Australians awoke on Sunday to a new prime minister in Anthony Albanese, the center-left Labor Party leader whose ascension to the nation’s top job from being raised in social housing by a single mother on a disability pension was said to reflect the country’s changed fabric.
The 59-year-old career politician, who has described himself as the only candidate with a “non-Anglo Celtic name” to run for prime minister in the 121 years the office has existed, referred to his humble upbringing in the inner-Sydney suburb of Camperdown while thanking electors for making him the country’s 31st leader.
“It says a lot about our great country that a son of a single mom who was a disability pensioner, who grew up in public housing down the road in Camperdown, can stand before you tonight as Australia’s prime minister,” Albanese told jubilant supporters after tipping Scott Morrison out of office to end nine years of conservative rule.
“Every parent wants more for the next generation than they had. My mother dreamt of a better life for me. And I hope that my journey in life inspires Australians to reach for the stars,” he said.
It’s unclear whether Albanese’s party could form a majority government or will have to rely on an increased number of independents and minor party lawmakers who won seats in Saturday’s election, in results analysts described as extremely complicated, and which also mirrored the face of modern Australia.
With counting set to continue for many days as postal votes are tallied, one prospect that emerged was that Albanese may need to be sworn in as acting prime minister to attend Tuesday’s Quad summit in Tokyo with US President Joe Biden, Japanese Prime Minister Fumio Kishida and Indian Prime Minister Narendra Modi.
Biden, asked about his message for Albanese just before he departed South Korea on Sunday to head to Tokyo, said, “I’m looking forward to seeing him and the Quad matters.” Biden also said he had called Albanese.

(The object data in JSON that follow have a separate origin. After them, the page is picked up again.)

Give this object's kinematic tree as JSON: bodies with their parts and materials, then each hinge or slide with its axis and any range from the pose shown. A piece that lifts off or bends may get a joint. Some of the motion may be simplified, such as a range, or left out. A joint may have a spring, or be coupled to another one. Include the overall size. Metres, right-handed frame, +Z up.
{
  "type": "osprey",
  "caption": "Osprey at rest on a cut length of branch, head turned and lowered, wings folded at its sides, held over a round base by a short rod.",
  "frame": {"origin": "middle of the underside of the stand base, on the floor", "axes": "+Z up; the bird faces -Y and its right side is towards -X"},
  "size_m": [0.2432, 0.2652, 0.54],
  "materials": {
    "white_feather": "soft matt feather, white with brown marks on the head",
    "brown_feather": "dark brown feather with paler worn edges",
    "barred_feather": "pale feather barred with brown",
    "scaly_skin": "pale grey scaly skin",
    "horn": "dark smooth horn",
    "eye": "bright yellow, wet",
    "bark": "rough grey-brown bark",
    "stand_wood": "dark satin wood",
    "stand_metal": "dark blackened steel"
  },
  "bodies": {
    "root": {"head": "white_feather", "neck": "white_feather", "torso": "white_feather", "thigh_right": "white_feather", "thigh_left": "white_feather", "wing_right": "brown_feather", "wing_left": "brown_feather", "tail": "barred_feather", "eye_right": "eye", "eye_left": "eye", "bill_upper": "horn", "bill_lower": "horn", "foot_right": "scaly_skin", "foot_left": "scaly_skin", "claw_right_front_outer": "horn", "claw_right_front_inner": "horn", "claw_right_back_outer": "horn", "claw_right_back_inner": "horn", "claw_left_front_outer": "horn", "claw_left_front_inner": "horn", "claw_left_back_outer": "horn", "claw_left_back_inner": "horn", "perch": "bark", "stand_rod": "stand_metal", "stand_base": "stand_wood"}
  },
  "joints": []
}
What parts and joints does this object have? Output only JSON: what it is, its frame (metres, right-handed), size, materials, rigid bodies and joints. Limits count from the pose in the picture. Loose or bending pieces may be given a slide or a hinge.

Australian National University constitutional law expert professor Donald Rothwell said that Australia’s governor general, the representative of the country’s ultimate head of state, Queen Elizabeth II, would “only be prepared to swear in Albanese as Acting PM’ until such time as the results are much clearer.” Albanese, speaking to reporters on Sunday morning, merely said he would be among “five people who’ll be sworn in tomorrow (Monday)” before attending the Quad meeting, then returning to Australia on Wednesday when “we’ll get down to business.” The four colleagues he mentioned included lawmakers set to step into key financial portfolios and his deputy leader.
The election delivered a clear rebuke to Australia’s traditional two-party system, both to Labor and the heavily defeated conservative coalition led by the Liberal party’s outgoing Prime Minister Morrison. The major parties bled votes to fringe parties and independents, including in many seats considered Labor or coalition strongholds.
Needing 76 seats in the lower chamber, the House of Representatives, to govern in its own right, Labor on Sunday afternoon was being called the winner in 71, with 67 per cent of votes counted, according to the Australian Broadcasting Corp.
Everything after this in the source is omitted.